:: What to work on ::
Each line that follows should be printed again exactly as it stands.

[Object data in JSON]
· · · ·

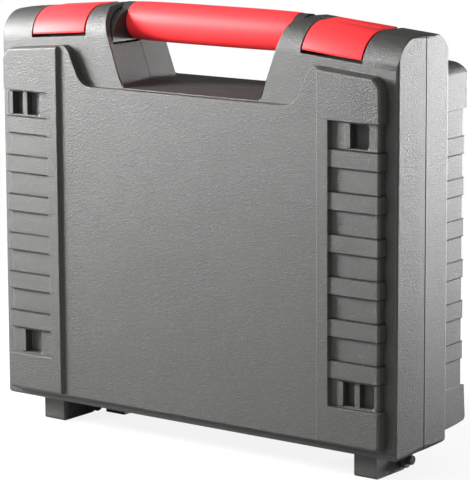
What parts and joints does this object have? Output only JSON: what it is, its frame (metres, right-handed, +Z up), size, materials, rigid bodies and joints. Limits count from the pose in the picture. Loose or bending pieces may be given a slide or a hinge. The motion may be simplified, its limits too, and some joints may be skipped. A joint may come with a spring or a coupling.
{
  "type": "hard tool case",
  "caption": "Moulded hard case with ribbed sides, a through hand opening under a round grip, over-shoulder latches and hinge lugs that serve as feet.",
  "frame": {"origin": "centre of the case's footprint, on the ground under its feet", "axes": "+X to the right seen from the front, -Y out of the front panel, +Z up towards the handle"},
  "size_m": [0.3898, 0.1206, 0.3515],
  "materials": {
    "case_plastic": "fine moulded grain, satin",
    "core_plastic": "smooth, half gloss",
    "red_plastic": "smooth, half gloss",
    "steel": "drawn",
    "pin_plastic": "smooth"
  },
  "bodies": {
    "base": {"back_shell": "case_plastic", "handle_core": "core_plastic", "handle_grip": "red_plastic", "handle_screws": "steel", "hinge_pin_left": "pin_plastic", "hinge_pin_right": "pin_plastic"},
    "lid": {"front_shell": "case_plastic", "latch_pin_left": "steel", "latch_pin_right": "steel"},
    "latch_left": {"latch_left": "red_plastic"},
    "latch_right": {"latch_right": "red_plastic"}
  },
  "joints": [
    {"name": "lid_hinge", "type": "hinge", "parent": "base", "child": "lid", "pos_m": [0, 0, 0.0095], "axis": [1, 0, 0], "range_deg": [0, 180]},
    {"name": "latch_left_hinge", "type": "hinge", "parent": "lid", "child": "latch_left", "pos_m": [-0.1341, -0.0449, 0.32866], "axis": [0.9962, 0, 0.0872], "range_deg": [0, 100]},
    {"name": "latch_right_hinge", "type": "hinge", "parent": "lid", "child": "latch_right", "pos_m": [0.1341, -0.0449, 0.32866], "axis": [0.9962, 0, -0.0872], "range_deg": [0, 100]}
  ]
}
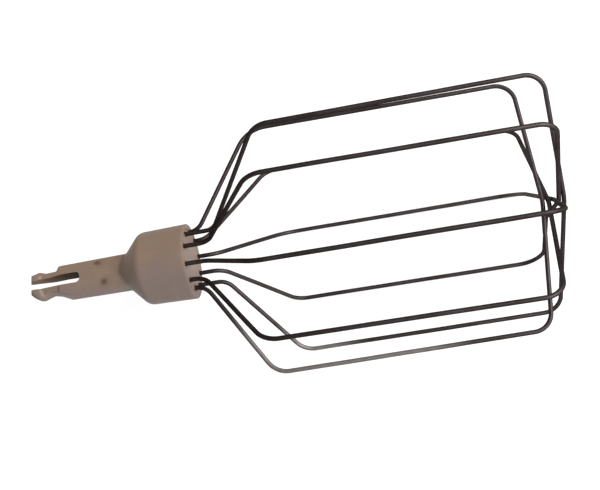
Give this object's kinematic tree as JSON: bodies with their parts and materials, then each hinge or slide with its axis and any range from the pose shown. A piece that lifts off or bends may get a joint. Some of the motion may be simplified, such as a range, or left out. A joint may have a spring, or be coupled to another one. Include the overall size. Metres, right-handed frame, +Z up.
{
  "type": "food processor whisk",
  "caption": "Balloon whisk attachment: steel wire loops crossing at the tip, held in a bell-shaped plastic hub whose flat slotted tail snaps into a food processor's drive",
  "frame": {"origin": "on the surface the whisk lies on, under the middle of its bounding box", "axes": "+X along the hub's axis from the snap tail to the far end of the wire cage; +Z up from the surface; +Y completes a right-handed frame, level and across the cage"},
  "size_m": [0.157, 0.0738, 0.0708],
  "materials": {
    "hub_plastic": "warm grey-beige moulded plastic, satin, with soft grey marks",
    "retainer_plastic": "the same moulded plastic, a little lighter",
    "whisk_steel": "drawn round stainless wire, dull polish, darkened by use"
  },
  "bodies": {
    "root": {"hub_body": "hub_plastic", "wire_retainer": "retainer_plastic", "whisk_wire_1": "whisk_steel", "whisk_wire_2": "whisk_steel", "whisk_wire_3": "whisk_steel", "whisk_wire_4": "whisk_steel", "whisk_wire_5": "whisk_steel"}
  },
  "joints": []
}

· · · ·

:: Written answer ::
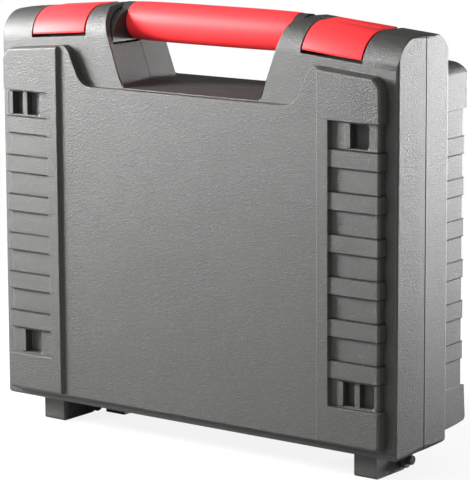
What parts and joints does this object have? Output only JSON: what it is, its frame (metres, right-handed, +Z up), size, materials, rigid bodies and joints. Limits count from the pose in the picture. Loose or bending pieces may be given a slide or a hinge. The motion may be simplified, its limits too, and some joints may be skipped. A joint may come with a spring or a coupling.
{
  "type": "hard tool case",
  "caption": "Moulded hard case with ribbed sides, a through hand opening under a round grip, over-shoulder latches and hinge lugs that serve as feet.",
  "frame": {"origin": "centre of the case's footprint, on the ground under its feet", "axes": "+X to the right seen from the front, -Y out of the front panel, +Z up towards the handle"},
  "size_m": [0.3898, 0.1206, 0.3515],
  "materials": {
    "case_plastic": "fine moulded grain, satin",
    "core_plastic": "smooth, half gloss",
    "red_plastic": "smooth, half gloss",
    "steel": "drawn",
    "pin_plastic": "smooth"
  },
  "bodies": {
    "base": {"back_shell": "case_plastic", "handle_core": "core_plastic", "handle_grip": "red_plastic", "handle_screws": "steel", "hinge_pin_left": "pin_plastic", "hinge_pin_right": "pin_plastic"},
    "lid": {"front_shell": "case_plastic", "latch_pin_left": "steel", "latch_pin_right": "steel"},
    "latch_left": {"latch_left": "red_plastic"},
    "latch_right": {"latch_right": "red_plastic"}
  },
  "joints": [
    {"name": "lid_hinge", "type": "hinge", "parent": "base", "child": "lid", "pos_m": [0, 0, 0.0095], "axis": [1, 0, 0], "range_deg": [0, 180]},
    {"name": "latch_left_hinge", "type": "hinge", "parent": "lid", "child": "latch_left", "pos_m": [-0.1341, -0.0449, 0.32866], "axis": [0.9962, 0, 0.0872], "range_deg": [0, 100]},
    {"name": "latch_right_hinge", "type": "hinge", "parent": "lid", "child": "latch_right", "pos_m": [0.1341, -0.0449, 0.32866], "axis": [0.9962, 0, -0.0872], "range_deg": [0, 100]}
  ]
}
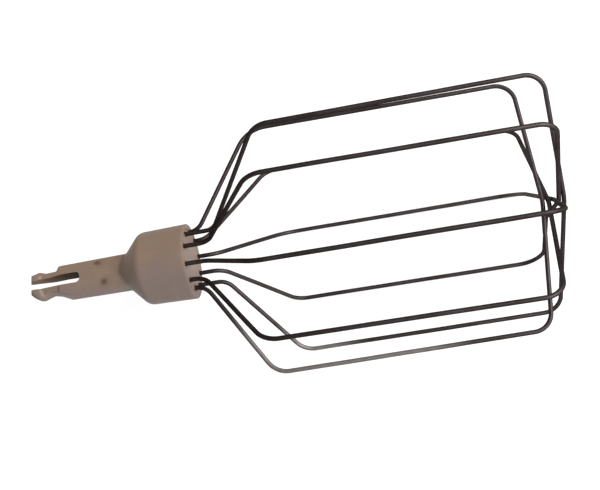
Give this object's kinematic tree as JSON: bodies with their parts and materials, then each hinge or slide with its axis and any range from the pose shown. A piece that lifts off or bends may get a joint. Some of the motion may be simplified, such as a range, or left out. A joint may have a spring, or be coupled to another one. Include the overall size. Metres, right-handed frame, +Z up.
{
  "type": "food processor whisk",
  "caption": "Balloon whisk attachment: steel wire loops crossing at the tip, held in a bell-shaped plastic hub whose flat slotted tail snaps into a food processor's drive",
  "frame": {"origin": "on the surface the whisk lies on, under the middle of its bounding box", "axes": "+X along the hub's axis from the snap tail to the far end of the wire cage; +Z up from the surface; +Y completes a right-handed frame, level and across the cage"},
  "size_m": [0.157, 0.0738, 0.0708],
  "materials": {
    "hub_plastic": "warm grey-beige moulded plastic, satin, with soft grey marks",
    "retainer_plastic": "the same moulded plastic, a little lighter",
    "whisk_steel": "drawn round stainless wire, dull polish, darkened by use"
  },
  "bodies": {
    "root": {"hub_body": "hub_plastic", "wire_retainer": "retainer_plastic", "whisk_wire_1": "whisk_steel", "whisk_wire_2": "whisk_steel", "whisk_wire_3": "whisk_steel", "whisk_wire_4": "whisk_steel", "whisk_wire_5": "whisk_steel"}
  },
  "joints": []
}